Таким образом, почти одновременно с исходом населения из Судетской области, цепочки беженцев потянулись и из Тешина, а в Генеральном штабе РККА приняли телеграмму следующего содержания:
«От военного атташе получил сведения о том, что после разрешения судетского вопроса следующей проблемой будет польская, но она будет разрешена между Германией и Польшей по-дружески в связи с их совместной войной против СССР.
Рамзай».
Это донесение отправил советский разведчик Рихард Зорге[31].
1 октября Первая танковая, 13-я и 20-я мотодивизии генерала Гудериана вышли на демаркационную линию Судетской области. Гудериан, гусеницами своих танков уже вдавивший в историю «аншлюс» Австрии, теперь ожидал в штабе корпуса Гитлера и шутил по поводу «белого танка», на котором в современной войне следует победителю въезжать в завоеванные города.
Отъезд фюрера с частью руководства в штаб Гудериана был назначен на 5 октября. Гесс, двое суток выполнявший обязанности фюрера, впервые, около трех дня, вошел в тот кабинет, где оставил спящего Адольфа. То, что он увидел и услышал от дежурившего возле фюрера Линге, привело его в замешательство. Адольф лежал на спине, в той же самой позе, в какую его положили, а Линге подтвердил — за пятьдесят с лишним часов он ни разу не пошевелился.
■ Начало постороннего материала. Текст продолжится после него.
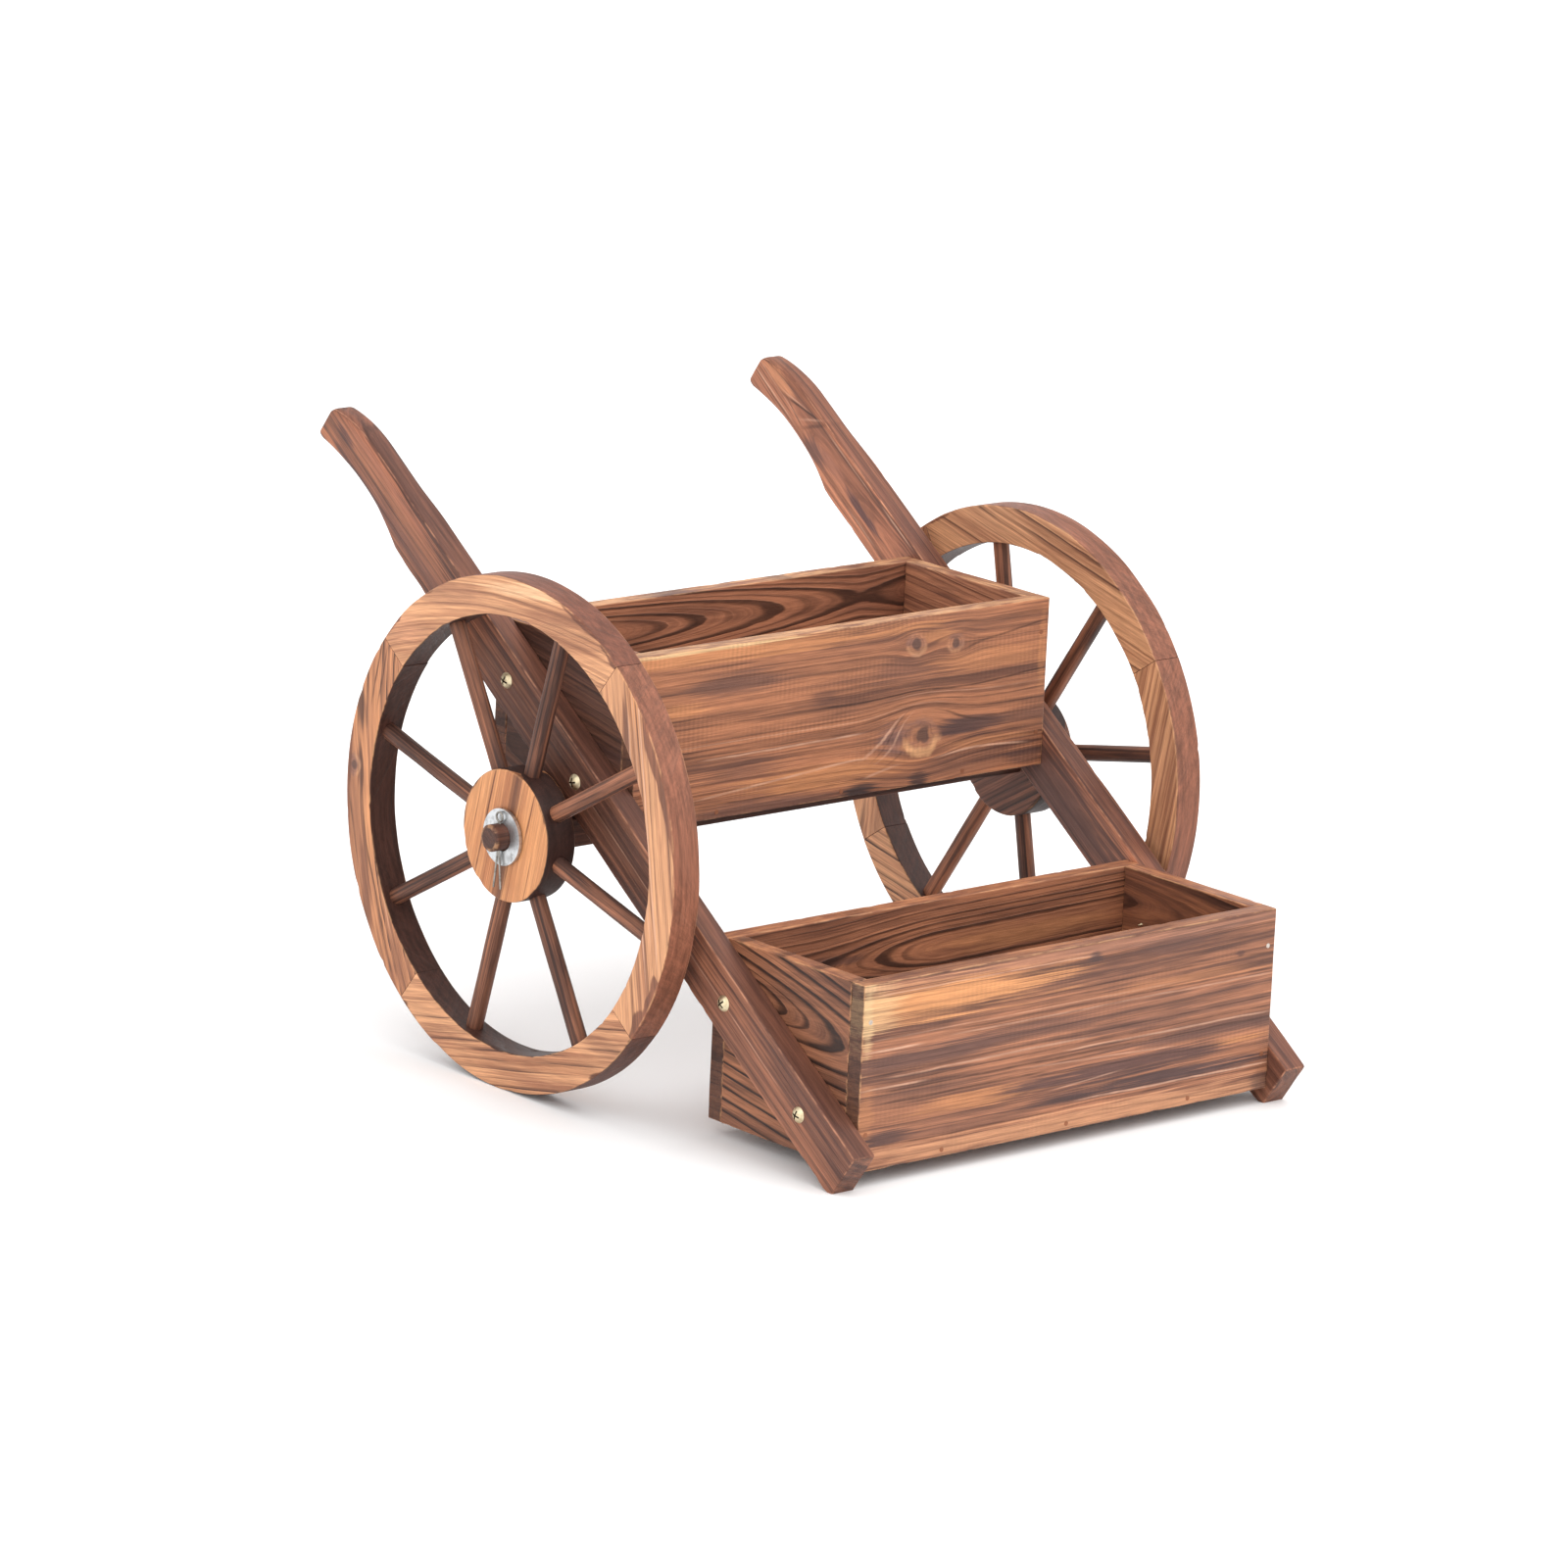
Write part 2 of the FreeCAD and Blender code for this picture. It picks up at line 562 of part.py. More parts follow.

Рудольф долго стоял у дивана, соображая, как ему поступить. Рейхсканцелярия была полна сотрудников и коллег; кроме уже известной четверки, никто не знал, что Гитлер находится здесь же, в двух шагах. Геббельс вторые сутки оповещал всех о том, как «великий человек трудится сейчас в суровом уединении, и само божественное провидение благословляет его неустанный труд».
Йозеф в эти дни проявил мало таланта, а главное — энтузиазма — и в своих речах даже повторялся, например судетских немцев назвал «самыми несчастными, ставшими благодаря фюреру самыми счастливыми», как в апреле говорил об австрийцах.
Сейчас, стоя над телом фюрера, Гесс понимал, что ему, как и два дня назад, в сущности, некого позвать на помощь, а провести сюда врача сквозь кордоны любопытных он позволить себе не мог. Да и некого было: Брандт отсутствовал; Керстен находился при Гиммлере, а Морелля Рудольф и к умирающему не пустил бы. Но нужно было хотя бы проконсультироваться с кем-то.
Подобная «летаргия» посещала и Гиммлера, который был в Судетах, и Геббельса, становящегося ядовитым, как змеиное жало, едва при нем заговаривали о чьем-либо физическом недостатке или болезни, и Лея, на которого Гесс был зол.
Рудольф все же позвонил ему и спросил, что делать с телом после пятидесятичасовой неподвижности.
— Массаж с четырех крайних точек по току крови к сердцу одновременно в четыре руки, — начал объяснять Лей.
— У меня только две, — уточнил Рудольф.
Лей, тихо выругавшись, бросил трубку. Он понимал, чего добивается Гесс: скрыть слабость фюрера от максимально большего количества человек, но Лей не горел желанием ходить в «посвященных».
Через четверть часа он все же приехал, и они принялись за дело «в четыре руки». Когда Адольф, несколько раз глубоко вздохнув, начал стонать и потягиваться, его уложили на живот, и Лей показал, как правильно делать массаж онемевшей спины, чтобы несчастный через минуту не завопил от боли.
— Я знал, что ты специалист, — подбодрил Лея Рудольф.
— Кое-чему следовало бы обучить Еву, — тихо заметил Роберт. — Ты едешь с комиссией или с фюрером?
— Нет, с комиссией едва ли, — ответил Гесс. — Довольно им и Риббентропа.
Лей выпрямился и стал опускать закатанные рукава.
— А ты в Риббентропе не ошибся ли? — отчетливо спросил он Рудольфа. — Этот «фон», по-моему, не все понял.